The menu at Gazelle flexes many of Rob’s old Adrià muscles, displaying some serious technical flair as well as dizzying, innovative flavour combinations. There’s frozen yeast as a snack, alongside intriguing dishes like cucumber, coconut and Oscietra caviar; halibut, orange and elderflower and pig’s tails with Jerusalem artichokes and Manhattan. ‘The menu is designed to be fluid,’ says Rob. ‘We’re going for interesting flavours and textures – because each dish is two or three bites, we can be a bit more weird with the combinations.’ The desserts are equally fascinating – Rob displaying his fantastic pastry technique with combinations like grape, bee pollen and yoghurt; goat’s cheese, peanut and soy and carrot, hibiscus, thyme and rose. ‘A lot of the time, restaurants just don’t put as much effort into the desserts,’ he says. ‘I wouldn’t say our desserts are overly complicated, but they’re definitely interesting!’

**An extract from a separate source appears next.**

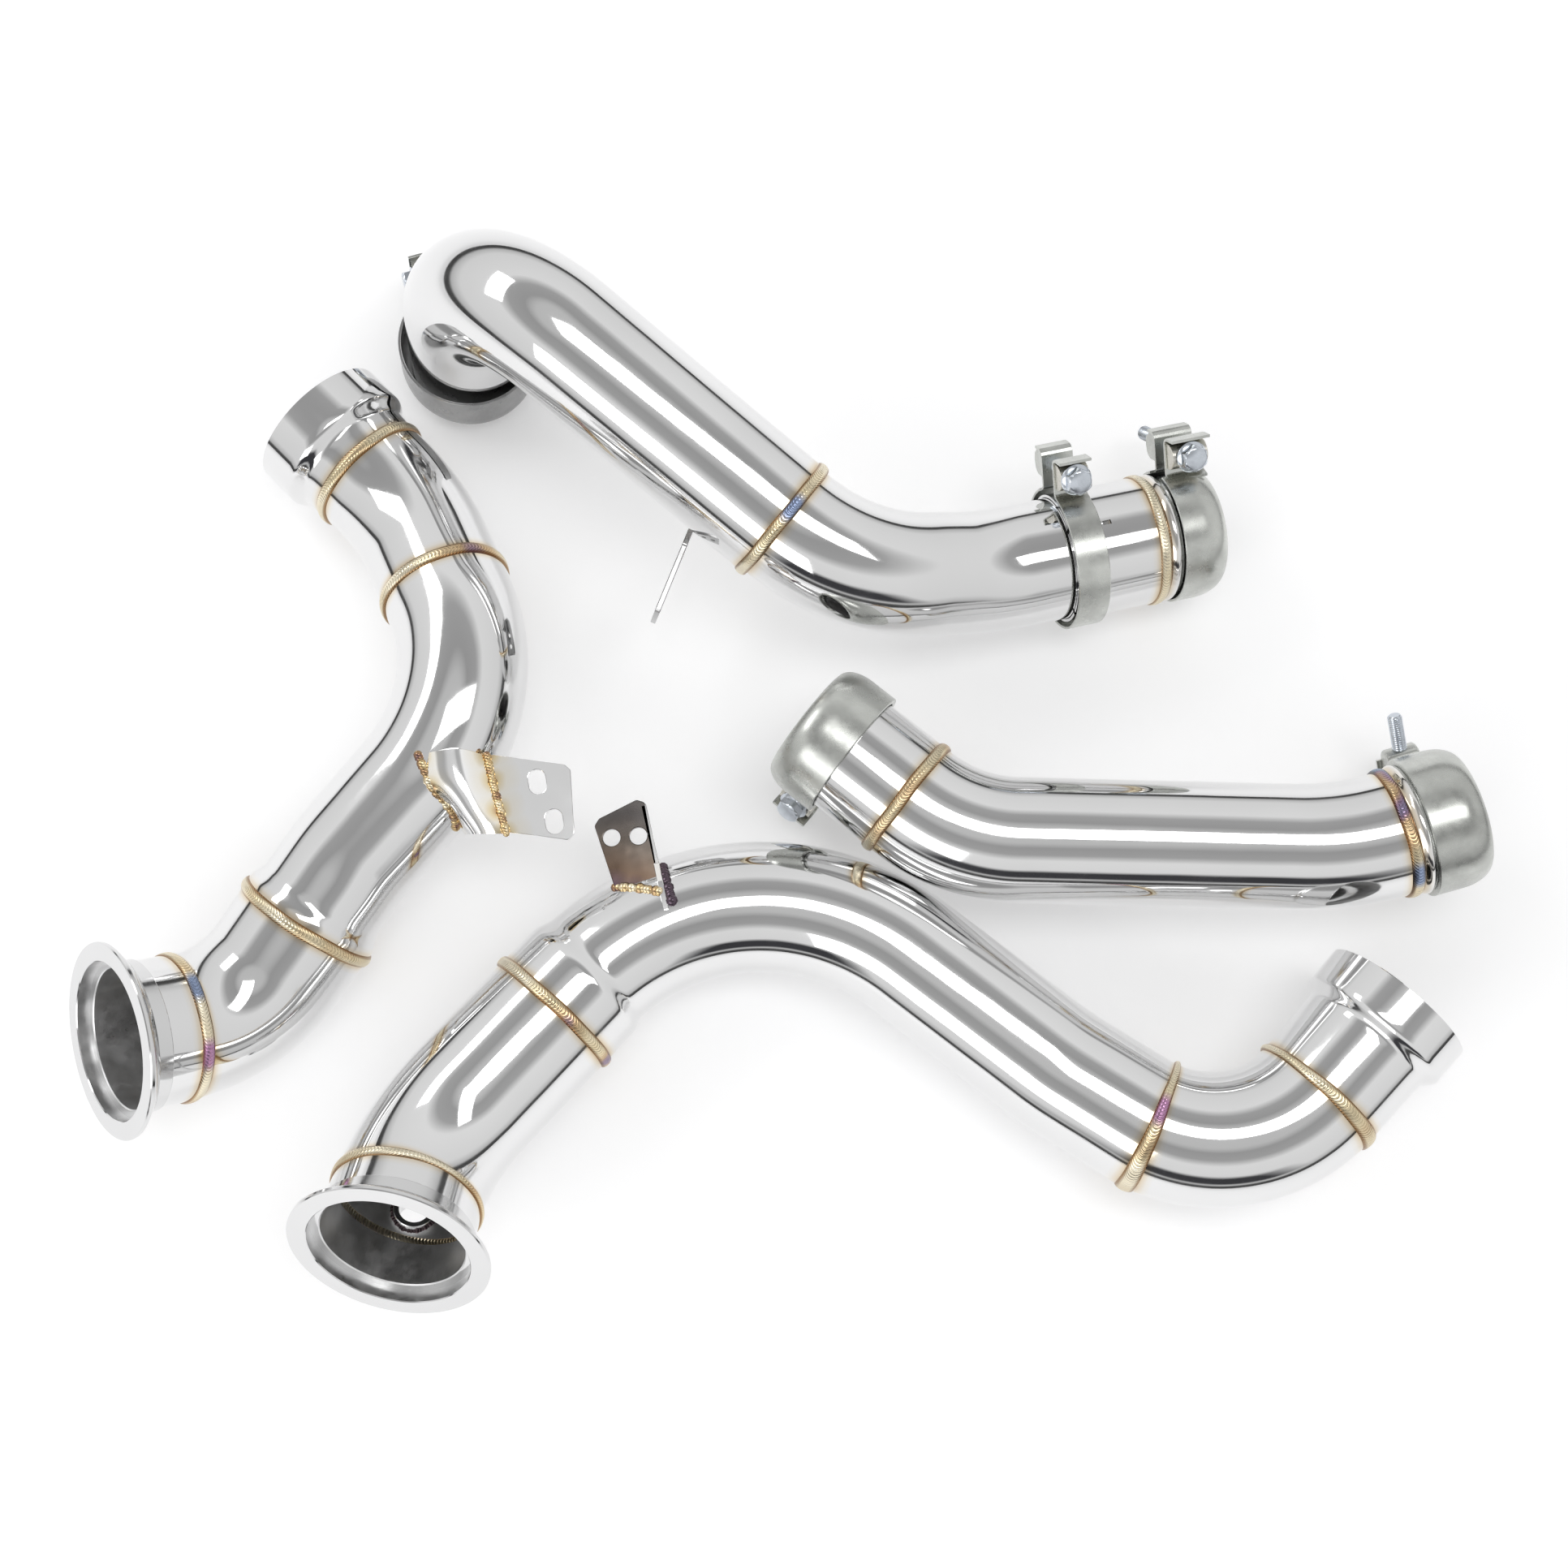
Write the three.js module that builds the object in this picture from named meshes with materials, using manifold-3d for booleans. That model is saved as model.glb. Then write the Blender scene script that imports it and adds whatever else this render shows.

There’s no doubt that Gazelle is still finding its feet. The menu is still expanding as Rob and his team settle into the kitchen, and he says that the combinations will get more inventive as time goes on. I ask whether awards are in the back of his mind, particularly given his old mentor’s history with such things. He grins. ‘A little bit,’ he admits. ‘The last time I saw Albert was at The World’s 50 Best [restaurant awards] and the first thing he said to me was, ‘oh, where’s your restaurant? What number’s your restaurant?’ I’d love to be at that level again, but if you’re just chasing that all the time, I don’t think you’ll enjoy what you’re doing right now. I learnt that working with him – every restaurant we opened, it was like we had to get a star in the next year.
‘Our first job is to get everything running smoothly,’ he says in closing. ‘We’re really focused on making sure the work environment is right for all our chefs, and that we have the right suppliers that deliver us quality. Once we relax and we’re all happy with what we’re doing, everything else will come.’